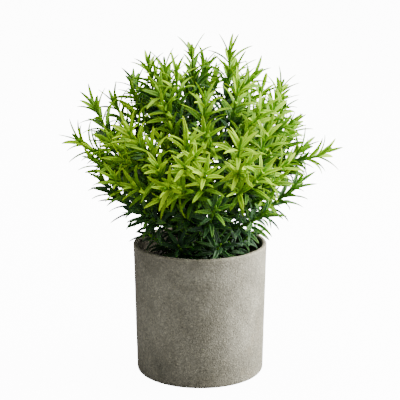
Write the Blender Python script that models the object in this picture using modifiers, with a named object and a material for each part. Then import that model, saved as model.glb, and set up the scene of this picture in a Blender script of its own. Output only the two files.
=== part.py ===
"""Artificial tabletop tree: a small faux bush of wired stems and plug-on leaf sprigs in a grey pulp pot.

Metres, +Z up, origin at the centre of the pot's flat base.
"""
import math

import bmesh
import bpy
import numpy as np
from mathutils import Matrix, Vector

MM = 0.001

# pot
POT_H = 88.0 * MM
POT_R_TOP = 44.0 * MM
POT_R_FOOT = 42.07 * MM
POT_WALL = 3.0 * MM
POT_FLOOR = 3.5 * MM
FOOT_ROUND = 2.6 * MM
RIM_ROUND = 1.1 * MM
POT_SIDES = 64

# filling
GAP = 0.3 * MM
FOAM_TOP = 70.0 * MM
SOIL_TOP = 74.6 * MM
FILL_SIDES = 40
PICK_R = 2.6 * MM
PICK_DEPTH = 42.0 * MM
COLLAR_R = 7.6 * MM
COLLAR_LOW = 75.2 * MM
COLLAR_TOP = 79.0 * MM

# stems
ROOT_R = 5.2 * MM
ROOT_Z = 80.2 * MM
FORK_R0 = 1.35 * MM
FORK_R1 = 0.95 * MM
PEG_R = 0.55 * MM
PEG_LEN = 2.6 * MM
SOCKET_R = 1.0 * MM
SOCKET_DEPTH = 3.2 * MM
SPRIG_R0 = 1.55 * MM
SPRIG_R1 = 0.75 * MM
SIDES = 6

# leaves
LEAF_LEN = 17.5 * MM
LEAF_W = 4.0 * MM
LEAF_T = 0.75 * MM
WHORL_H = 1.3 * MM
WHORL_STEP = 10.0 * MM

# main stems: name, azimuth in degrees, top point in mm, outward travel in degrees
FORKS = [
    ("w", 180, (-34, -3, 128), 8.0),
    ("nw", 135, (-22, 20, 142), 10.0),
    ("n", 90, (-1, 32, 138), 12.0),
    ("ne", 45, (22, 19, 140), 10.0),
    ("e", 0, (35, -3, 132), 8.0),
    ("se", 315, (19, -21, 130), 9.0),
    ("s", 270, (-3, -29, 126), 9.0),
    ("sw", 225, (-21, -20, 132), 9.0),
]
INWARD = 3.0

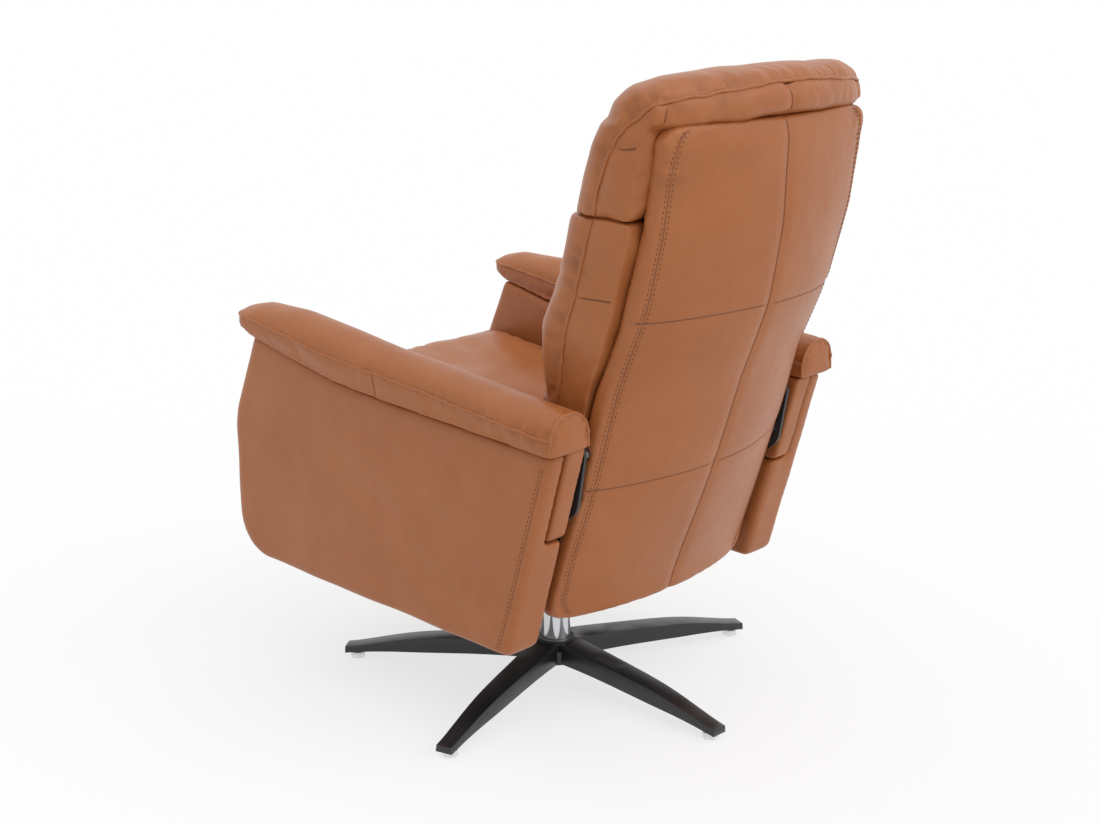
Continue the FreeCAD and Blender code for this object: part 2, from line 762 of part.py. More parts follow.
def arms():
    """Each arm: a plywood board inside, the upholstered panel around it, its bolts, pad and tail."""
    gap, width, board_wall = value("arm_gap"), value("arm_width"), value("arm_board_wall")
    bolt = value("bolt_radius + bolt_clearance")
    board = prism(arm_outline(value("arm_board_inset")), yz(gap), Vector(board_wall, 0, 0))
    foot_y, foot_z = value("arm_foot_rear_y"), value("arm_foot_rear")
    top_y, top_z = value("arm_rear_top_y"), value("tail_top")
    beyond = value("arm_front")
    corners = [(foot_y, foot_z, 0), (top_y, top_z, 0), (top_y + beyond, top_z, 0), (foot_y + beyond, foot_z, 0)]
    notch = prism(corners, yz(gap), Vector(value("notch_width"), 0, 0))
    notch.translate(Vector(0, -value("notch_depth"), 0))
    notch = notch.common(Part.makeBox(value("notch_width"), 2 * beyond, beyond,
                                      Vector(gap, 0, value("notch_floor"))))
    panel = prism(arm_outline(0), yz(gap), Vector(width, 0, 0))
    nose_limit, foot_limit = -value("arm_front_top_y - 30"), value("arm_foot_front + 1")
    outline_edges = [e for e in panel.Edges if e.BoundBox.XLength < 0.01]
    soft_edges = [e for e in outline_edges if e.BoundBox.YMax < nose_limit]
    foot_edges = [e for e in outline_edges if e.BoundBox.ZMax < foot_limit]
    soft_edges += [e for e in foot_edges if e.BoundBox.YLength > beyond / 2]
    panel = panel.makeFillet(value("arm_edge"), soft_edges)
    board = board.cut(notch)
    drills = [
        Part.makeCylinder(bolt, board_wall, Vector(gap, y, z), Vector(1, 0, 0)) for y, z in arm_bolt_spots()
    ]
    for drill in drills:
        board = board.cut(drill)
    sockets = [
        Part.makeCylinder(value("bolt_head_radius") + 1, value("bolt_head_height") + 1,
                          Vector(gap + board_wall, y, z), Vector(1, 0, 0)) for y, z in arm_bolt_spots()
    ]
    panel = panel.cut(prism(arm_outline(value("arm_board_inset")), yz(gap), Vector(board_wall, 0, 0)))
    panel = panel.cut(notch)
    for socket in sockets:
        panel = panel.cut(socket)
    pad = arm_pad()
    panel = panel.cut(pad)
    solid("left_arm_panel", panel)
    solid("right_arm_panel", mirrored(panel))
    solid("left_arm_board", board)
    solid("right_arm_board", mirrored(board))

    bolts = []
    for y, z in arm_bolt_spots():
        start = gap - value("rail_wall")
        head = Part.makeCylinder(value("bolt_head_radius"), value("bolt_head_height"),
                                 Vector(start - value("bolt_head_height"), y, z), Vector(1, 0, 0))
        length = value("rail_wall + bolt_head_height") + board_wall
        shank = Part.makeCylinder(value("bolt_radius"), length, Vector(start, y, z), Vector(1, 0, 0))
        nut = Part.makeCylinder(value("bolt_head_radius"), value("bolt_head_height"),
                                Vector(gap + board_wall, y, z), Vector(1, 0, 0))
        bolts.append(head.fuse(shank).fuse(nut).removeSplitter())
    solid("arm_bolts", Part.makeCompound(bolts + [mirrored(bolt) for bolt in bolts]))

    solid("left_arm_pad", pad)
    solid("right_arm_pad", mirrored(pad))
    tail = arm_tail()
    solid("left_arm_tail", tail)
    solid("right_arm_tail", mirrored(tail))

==

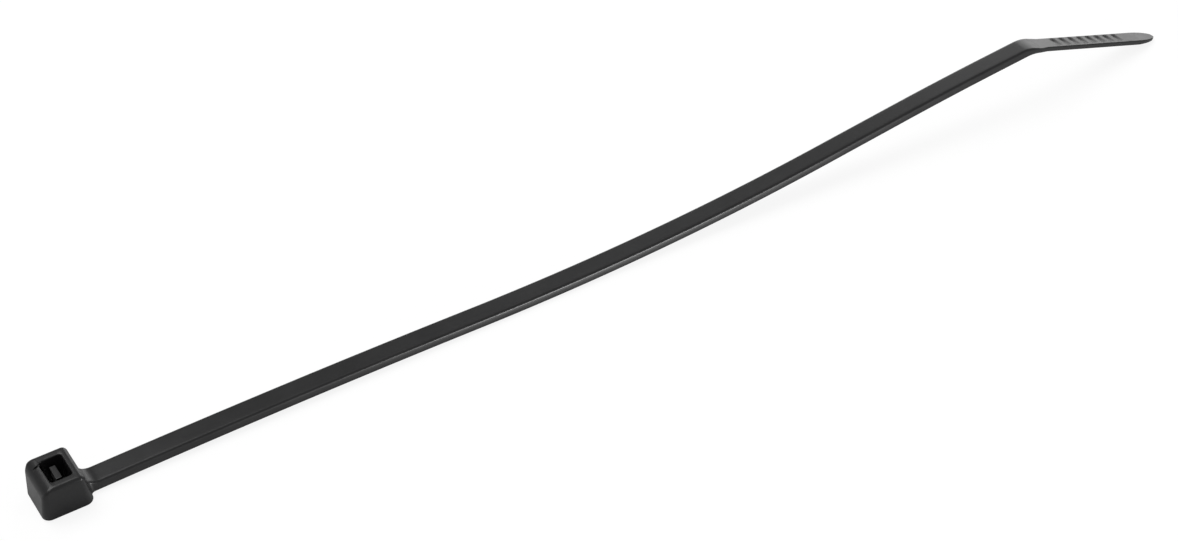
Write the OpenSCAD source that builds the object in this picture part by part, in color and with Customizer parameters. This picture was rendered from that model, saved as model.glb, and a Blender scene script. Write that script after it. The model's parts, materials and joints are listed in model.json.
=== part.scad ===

=== SHORT PROBLEM ===
Select and copy every line from the records that includes the word "object".

=== WORKED ANSWER ===
Write the Blender Python script that models the object in this picture using modifiers, with a named object and a material for each part. Then import that model, saved as model.glb, and set up the scene of this picture in a Blender script of its own. Output only the two files.
Continue the FreeCAD and Blender code for this object: part 2, from line 762 of part.py. More parts follow.
Write the OpenSCAD source that builds the object in this picture part by part, in color and with Customizer parameters. This picture was rendered from that model, saved as model.glb, and a Blender scene script. Write that script after it. The model's parts, materials and joints are listed in model.json.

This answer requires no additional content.